■ What is asked:
What follows is a listing. Return every line of it exactly.

■ Given information:
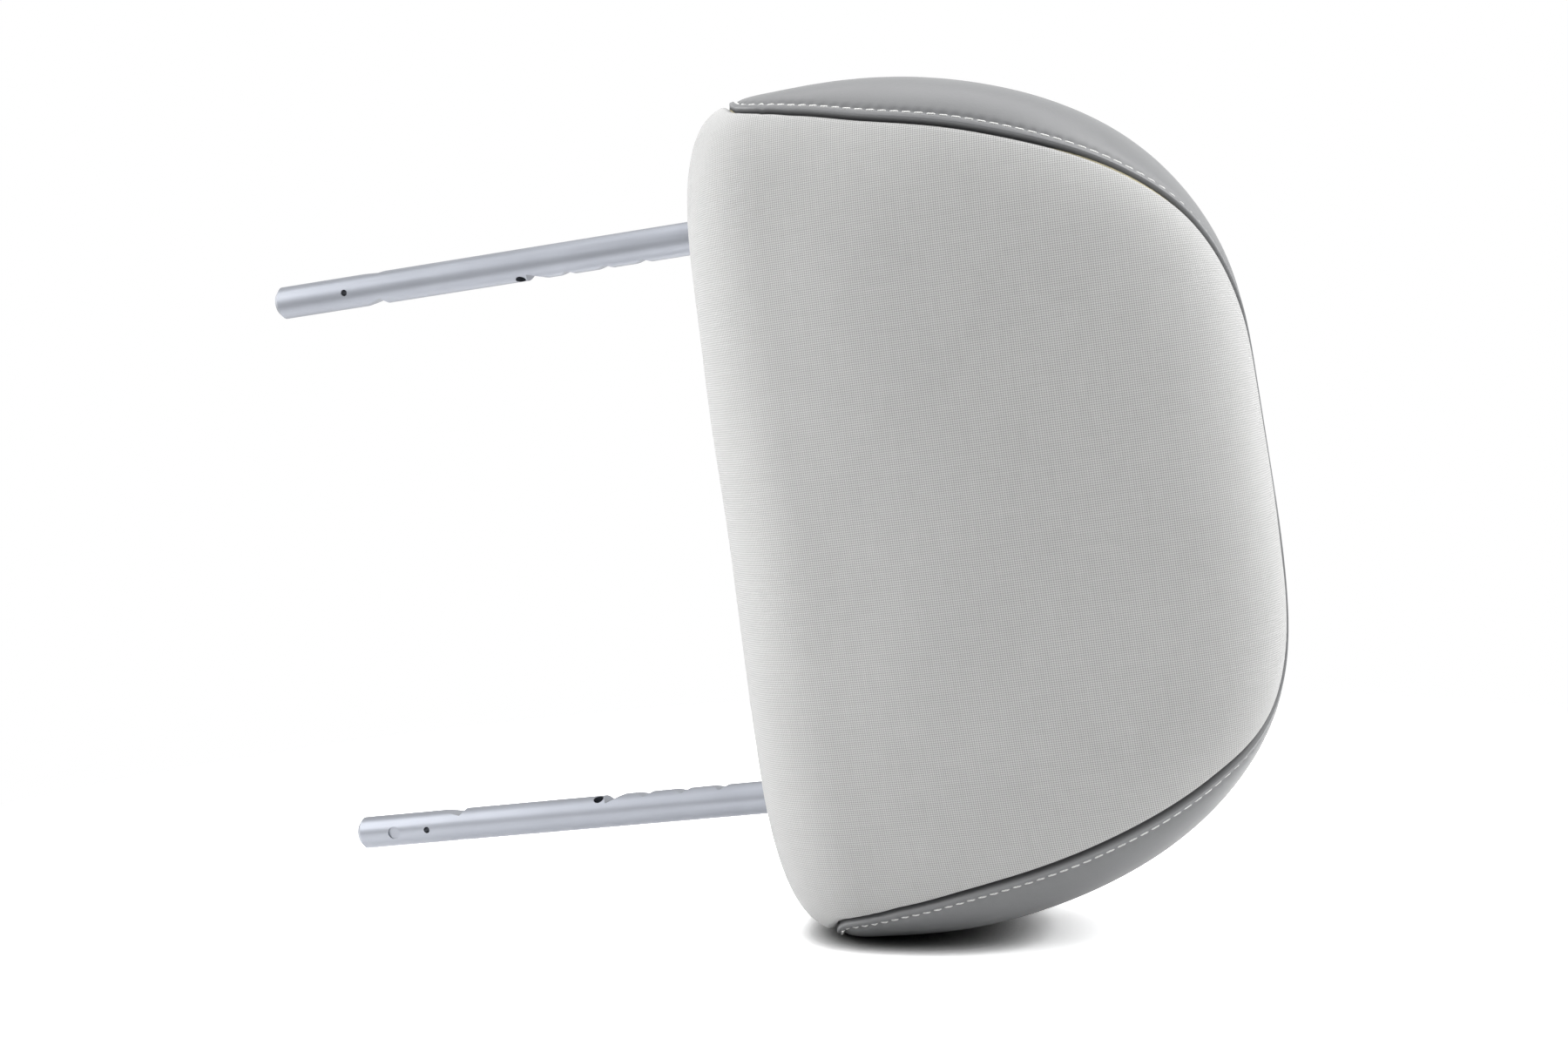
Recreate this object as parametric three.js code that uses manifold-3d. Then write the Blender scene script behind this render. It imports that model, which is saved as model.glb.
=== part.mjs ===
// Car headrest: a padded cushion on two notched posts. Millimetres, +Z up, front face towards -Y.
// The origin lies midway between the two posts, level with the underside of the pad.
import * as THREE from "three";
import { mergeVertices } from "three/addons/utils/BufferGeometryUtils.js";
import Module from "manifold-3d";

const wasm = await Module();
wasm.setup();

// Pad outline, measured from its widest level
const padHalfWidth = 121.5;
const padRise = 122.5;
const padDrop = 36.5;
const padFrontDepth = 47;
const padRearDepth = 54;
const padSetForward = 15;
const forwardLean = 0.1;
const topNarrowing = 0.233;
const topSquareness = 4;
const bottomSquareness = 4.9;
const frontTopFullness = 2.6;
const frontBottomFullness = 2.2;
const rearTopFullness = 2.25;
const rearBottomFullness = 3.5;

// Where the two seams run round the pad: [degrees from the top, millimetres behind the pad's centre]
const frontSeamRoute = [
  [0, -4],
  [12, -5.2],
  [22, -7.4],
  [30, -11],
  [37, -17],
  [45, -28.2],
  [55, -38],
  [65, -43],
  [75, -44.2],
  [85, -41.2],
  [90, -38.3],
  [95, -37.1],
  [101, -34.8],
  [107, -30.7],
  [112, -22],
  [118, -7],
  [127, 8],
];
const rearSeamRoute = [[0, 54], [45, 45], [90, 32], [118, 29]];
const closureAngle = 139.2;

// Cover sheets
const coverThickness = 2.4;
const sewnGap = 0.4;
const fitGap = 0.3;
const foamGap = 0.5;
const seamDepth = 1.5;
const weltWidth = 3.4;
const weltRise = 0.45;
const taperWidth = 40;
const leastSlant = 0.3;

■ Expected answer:
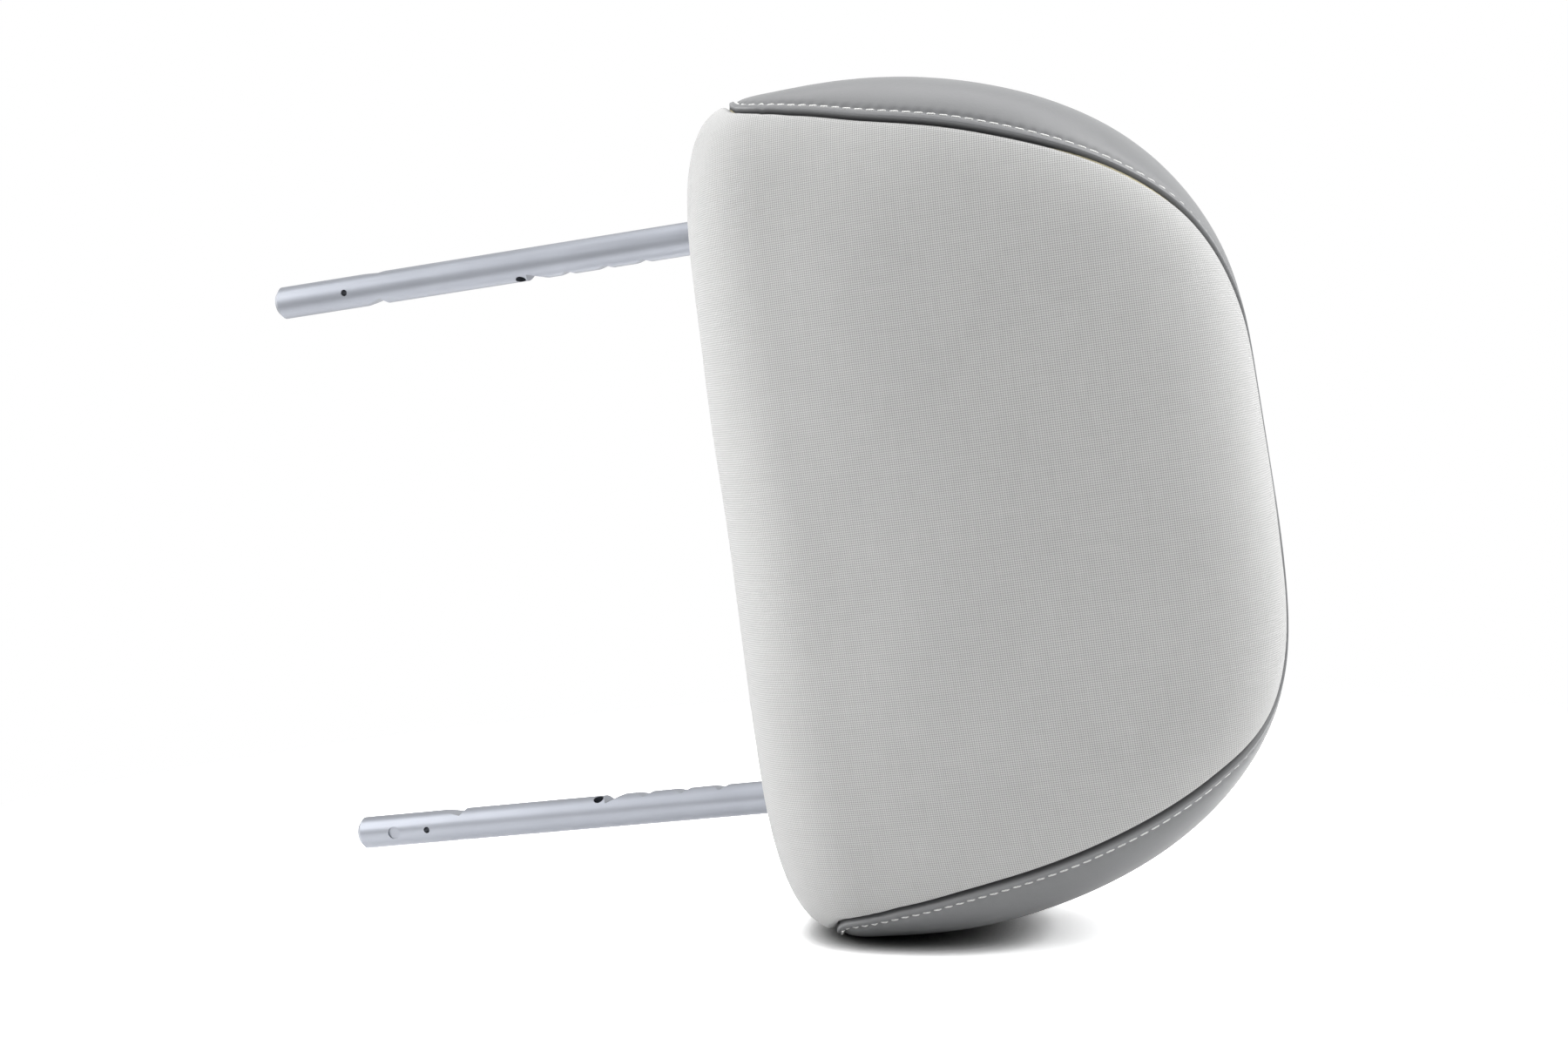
Recreate this object as parametric three.js code that uses manifold-3d. Then write the Blender scene script behind this render. It imports that model, which is saved as model.glb.
=== part.mjs ===
// Car headrest: a padded cushion on two notched posts. Millimetres, +Z up, front face towards -Y.
// The origin lies midway between the two posts, level with the underside of the pad.
import * as THREE from "three";
import { mergeVertices } from "three/addons/utils/BufferGeometryUtils.js";
import Module from "manifold-3d";

const wasm = await Module();
wasm.setup();

// Pad outline, measured from its widest level
const padHalfWidth = 121.5;
const padRise = 122.5;
const padDrop = 36.5;
const padFrontDepth = 47;
const padRearDepth = 54;
const padSetForward = 15;
const forwardLean = 0.1;
const topNarrowing = 0.233;
const topSquareness = 4;
const bottomSquareness = 4.9;
const frontTopFullness = 2.6;
const frontBottomFullness = 2.2;
const rearTopFullness = 2.25;
const rearBottomFullness = 3.5;

// Where the two seams run round the pad: [degrees from the top, millimetres behind the pad's centre]
const frontSeamRoute = [
  [0, -4],
  [12, -5.2],
  [22, -7.4],
  [30, -11],
  [37, -17],
  [45, -28.2],
  [55, -38],
  [65, -43],
  [75, -44.2],
  [85, -41.2],
  [90, -38.3],
  [95, -37.1],
  [101, -34.8],
  [107, -30.7],
  [112, -22],
  [118, -7],
  [127, 8],
];
const rearSeamRoute = [[0, 54], [45, 45], [90, 32], [118, 29]];
const closureAngle = 139.2;

// Cover sheets
const coverThickness = 2.4;
const sewnGap = 0.4;
const fitGap = 0.3;
const foamGap = 0.5;
const seamDepth = 1.5;
const weltWidth = 3.4;
const weltRise = 0.45;
const taperWidth = 40;
const leastSlant = 0.3;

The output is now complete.